_WORK TO COMPLETE:_ Repeat the whole of the data, keeping every detail the same.

_DATA SEGMENT:_
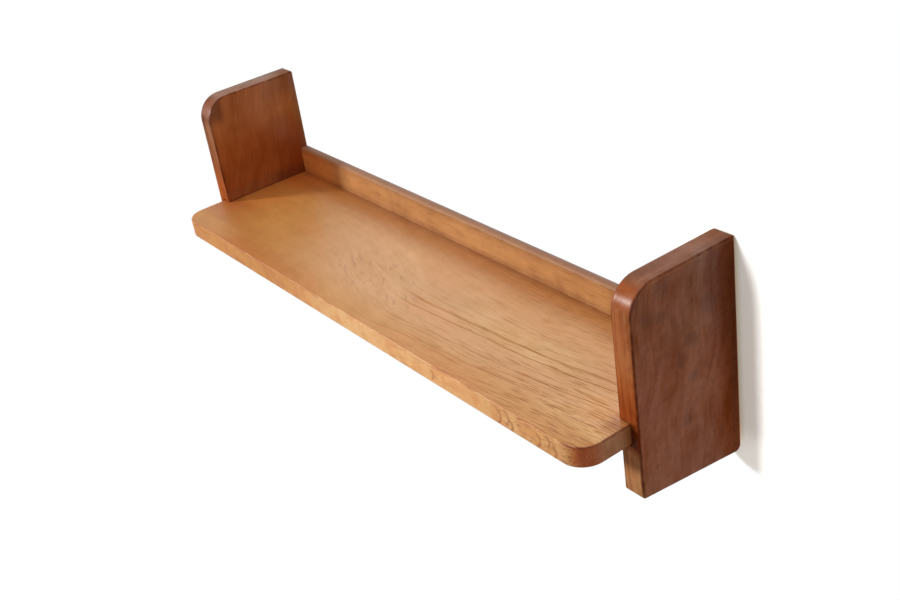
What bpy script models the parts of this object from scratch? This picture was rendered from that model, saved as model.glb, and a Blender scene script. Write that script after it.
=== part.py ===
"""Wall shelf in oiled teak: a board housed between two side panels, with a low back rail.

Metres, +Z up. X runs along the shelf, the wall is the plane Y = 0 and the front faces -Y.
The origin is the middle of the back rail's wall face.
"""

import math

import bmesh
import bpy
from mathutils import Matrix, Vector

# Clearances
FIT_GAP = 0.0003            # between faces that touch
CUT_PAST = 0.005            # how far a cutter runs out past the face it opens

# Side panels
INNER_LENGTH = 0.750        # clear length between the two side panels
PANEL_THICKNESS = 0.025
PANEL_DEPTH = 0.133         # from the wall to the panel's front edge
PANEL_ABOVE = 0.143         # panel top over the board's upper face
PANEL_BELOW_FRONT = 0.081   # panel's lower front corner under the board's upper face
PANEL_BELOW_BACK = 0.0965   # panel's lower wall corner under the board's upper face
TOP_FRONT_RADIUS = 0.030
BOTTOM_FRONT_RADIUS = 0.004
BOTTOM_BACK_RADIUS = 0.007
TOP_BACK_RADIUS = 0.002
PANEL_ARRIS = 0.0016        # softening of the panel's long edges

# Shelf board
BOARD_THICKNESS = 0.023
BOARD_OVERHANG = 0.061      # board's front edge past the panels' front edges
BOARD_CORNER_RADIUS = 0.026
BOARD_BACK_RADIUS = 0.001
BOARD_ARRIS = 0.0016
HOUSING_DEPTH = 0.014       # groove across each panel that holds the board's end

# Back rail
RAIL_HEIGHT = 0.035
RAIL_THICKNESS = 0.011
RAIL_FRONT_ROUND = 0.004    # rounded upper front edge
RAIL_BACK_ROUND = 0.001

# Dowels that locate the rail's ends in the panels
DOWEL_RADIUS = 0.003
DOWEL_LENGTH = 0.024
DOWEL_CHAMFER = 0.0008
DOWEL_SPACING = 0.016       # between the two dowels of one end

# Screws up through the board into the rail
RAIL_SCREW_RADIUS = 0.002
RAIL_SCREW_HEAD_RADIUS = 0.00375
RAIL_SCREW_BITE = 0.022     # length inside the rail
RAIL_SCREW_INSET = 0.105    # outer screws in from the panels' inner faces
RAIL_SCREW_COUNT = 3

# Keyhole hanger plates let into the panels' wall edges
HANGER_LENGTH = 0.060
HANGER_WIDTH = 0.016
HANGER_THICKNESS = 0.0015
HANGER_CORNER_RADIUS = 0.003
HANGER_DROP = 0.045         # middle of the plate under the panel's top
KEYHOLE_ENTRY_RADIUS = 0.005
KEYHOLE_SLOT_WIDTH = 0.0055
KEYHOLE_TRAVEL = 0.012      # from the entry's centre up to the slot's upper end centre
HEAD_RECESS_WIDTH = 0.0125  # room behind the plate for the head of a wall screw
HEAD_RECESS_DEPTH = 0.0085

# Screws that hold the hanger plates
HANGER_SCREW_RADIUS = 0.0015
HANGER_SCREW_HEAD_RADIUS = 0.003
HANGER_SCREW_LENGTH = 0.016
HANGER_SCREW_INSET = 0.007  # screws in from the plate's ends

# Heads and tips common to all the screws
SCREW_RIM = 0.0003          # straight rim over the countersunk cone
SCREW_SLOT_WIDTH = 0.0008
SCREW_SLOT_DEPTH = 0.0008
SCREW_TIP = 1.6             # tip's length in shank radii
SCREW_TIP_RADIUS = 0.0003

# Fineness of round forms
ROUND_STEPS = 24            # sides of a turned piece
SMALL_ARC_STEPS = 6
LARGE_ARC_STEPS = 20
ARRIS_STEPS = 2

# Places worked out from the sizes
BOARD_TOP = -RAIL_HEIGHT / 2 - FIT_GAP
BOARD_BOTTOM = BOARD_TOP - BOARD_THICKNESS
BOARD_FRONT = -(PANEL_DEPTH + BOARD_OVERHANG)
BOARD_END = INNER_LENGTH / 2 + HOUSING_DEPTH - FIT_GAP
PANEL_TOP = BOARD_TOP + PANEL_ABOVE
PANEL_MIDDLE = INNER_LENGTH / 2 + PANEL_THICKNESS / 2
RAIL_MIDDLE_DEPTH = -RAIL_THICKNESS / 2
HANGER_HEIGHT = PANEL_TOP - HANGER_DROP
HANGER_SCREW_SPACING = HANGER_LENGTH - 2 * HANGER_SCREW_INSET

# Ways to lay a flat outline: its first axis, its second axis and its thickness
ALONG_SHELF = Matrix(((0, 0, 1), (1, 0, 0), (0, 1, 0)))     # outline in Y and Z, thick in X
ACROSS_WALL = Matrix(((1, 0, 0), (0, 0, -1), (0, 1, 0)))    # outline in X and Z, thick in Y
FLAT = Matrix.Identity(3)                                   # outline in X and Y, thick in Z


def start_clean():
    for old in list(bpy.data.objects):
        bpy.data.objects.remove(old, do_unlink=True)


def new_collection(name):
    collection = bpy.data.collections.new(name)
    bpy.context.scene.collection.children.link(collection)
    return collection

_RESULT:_
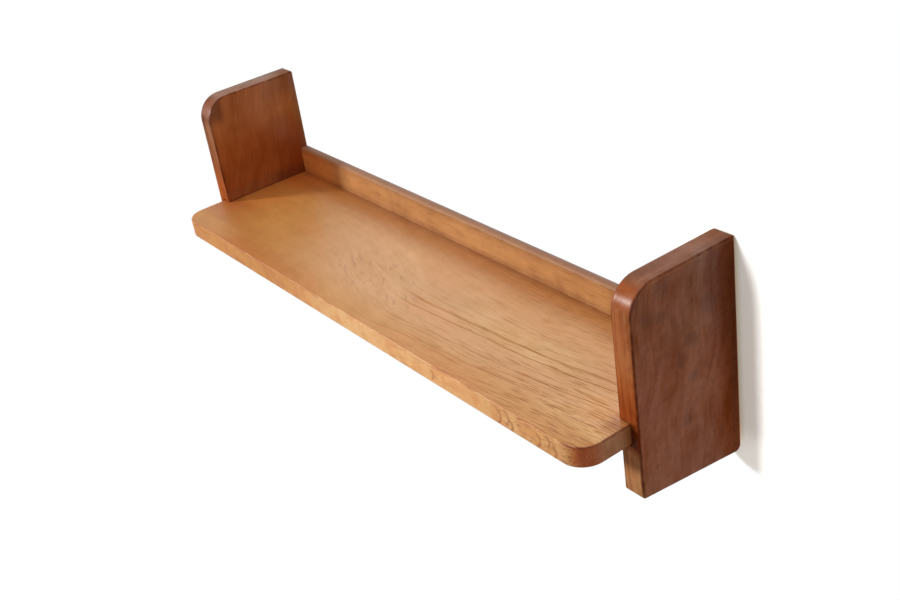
What bpy script models the parts of this object from scratch? This picture was rendered from that model, saved as model.glb, and a Blender scene script. Write that script after it.
=== part.py ===
"""Wall shelf in oiled teak: a board housed between two side panels, with a low back rail.

Metres, +Z up. X runs along the shelf, the wall is the plane Y = 0 and the front faces -Y.
The origin is the middle of the back rail's wall face.
"""

import math

import bmesh
import bpy
from mathutils import Matrix, Vector

# Clearances
FIT_GAP = 0.0003            # between faces that touch
CUT_PAST = 0.005            # how far a cutter runs out past the face it opens

# Side panels
INNER_LENGTH = 0.750        # clear length between the two side panels
PANEL_THICKNESS = 0.025
PANEL_DEPTH = 0.133         # from the wall to the panel's front edge
PANEL_ABOVE = 0.143         # panel top over the board's upper face
PANEL_BELOW_FRONT = 0.081   # panel's lower front corner under the board's upper face
PANEL_BELOW_BACK = 0.0965   # panel's lower wall corner under the board's upper face
TOP_FRONT_RADIUS = 0.030
BOTTOM_FRONT_RADIUS = 0.004
BOTTOM_BACK_RADIUS = 0.007
TOP_BACK_RADIUS = 0.002
PANEL_ARRIS = 0.0016        # softening of the panel's long edges

# Shelf board
BOARD_THICKNESS = 0.023
BOARD_OVERHANG = 0.061      # board's front edge past the panels' front edges
BOARD_CORNER_RADIUS = 0.026
BOARD_BACK_RADIUS = 0.001
BOARD_ARRIS = 0.0016
HOUSING_DEPTH = 0.014       # groove across each panel that holds the board's end

# Back rail
RAIL_HEIGHT = 0.035
RAIL_THICKNESS = 0.011
RAIL_FRONT_ROUND = 0.004    # rounded upper front edge
RAIL_BACK_ROUND = 0.001

# Dowels that locate the rail's ends in the panels
DOWEL_RADIUS = 0.003
DOWEL_LENGTH = 0.024
DOWEL_CHAMFER = 0.0008
DOWEL_SPACING = 0.016       # between the two dowels of one end

# Screws up through the board into the rail
RAIL_SCREW_RADIUS = 0.002
RAIL_SCREW_HEAD_RADIUS = 0.00375
RAIL_SCREW_BITE = 0.022     # length inside the rail
RAIL_SCREW_INSET = 0.105    # outer screws in from the panels' inner faces
RAIL_SCREW_COUNT = 3

# Keyhole hanger plates let into the panels' wall edges
HANGER_LENGTH = 0.060
HANGER_WIDTH = 0.016
HANGER_THICKNESS = 0.0015
HANGER_CORNER_RADIUS = 0.003
HANGER_DROP = 0.045         # middle of the plate under the panel's top
KEYHOLE_ENTRY_RADIUS = 0.005
KEYHOLE_SLOT_WIDTH = 0.0055
KEYHOLE_TRAVEL = 0.012      # from the entry's centre up to the slot's upper end centre
HEAD_RECESS_WIDTH = 0.0125  # room behind the plate for the head of a wall screw
HEAD_RECESS_DEPTH = 0.0085

# Screws that hold the hanger plates
HANGER_SCREW_RADIUS = 0.0015
HANGER_SCREW_HEAD_RADIUS = 0.003
HANGER_SCREW_LENGTH = 0.016
HANGER_SCREW_INSET = 0.007  # screws in from the plate's ends

# Heads and tips common to all the screws
SCREW_RIM = 0.0003          # straight rim over the countersunk cone
SCREW_SLOT_WIDTH = 0.0008
SCREW_SLOT_DEPTH = 0.0008
SCREW_TIP = 1.6             # tip's length in shank radii
SCREW_TIP_RADIUS = 0.0003

# Fineness of round forms
ROUND_STEPS = 24            # sides of a turned piece
SMALL_ARC_STEPS = 6
LARGE_ARC_STEPS = 20
ARRIS_STEPS = 2

# Places worked out from the sizes
BOARD_TOP = -RAIL_HEIGHT / 2 - FIT_GAP
BOARD_BOTTOM = BOARD_TOP - BOARD_THICKNESS
BOARD_FRONT = -(PANEL_DEPTH + BOARD_OVERHANG)
BOARD_END = INNER_LENGTH / 2 + HOUSING_DEPTH - FIT_GAP
PANEL_TOP = BOARD_TOP + PANEL_ABOVE
PANEL_MIDDLE = INNER_LENGTH / 2 + PANEL_THICKNESS / 2
RAIL_MIDDLE_DEPTH = -RAIL_THICKNESS / 2
HANGER_HEIGHT = PANEL_TOP - HANGER_DROP
HANGER_SCREW_SPACING = HANGER_LENGTH - 2 * HANGER_SCREW_INSET

# Ways to lay a flat outline: its first axis, its second axis and its thickness
ALONG_SHELF = Matrix(((0, 0, 1), (1, 0, 0), (0, 1, 0)))     # outline in Y and Z, thick in X
ACROSS_WALL = Matrix(((1, 0, 0), (0, 0, -1), (0, 1, 0)))    # outline in X and Z, thick in Y
FLAT = Matrix.Identity(3)                                   # outline in X and Y, thick in Z


def start_clean():
    for old in list(bpy.data.objects):
        bpy.data.objects.remove(old, do_unlink=True)


def new_collection(name):
    collection = bpy.data.collections.new(name)
    bpy.context.scene.collection.children.link(collection)
    return collection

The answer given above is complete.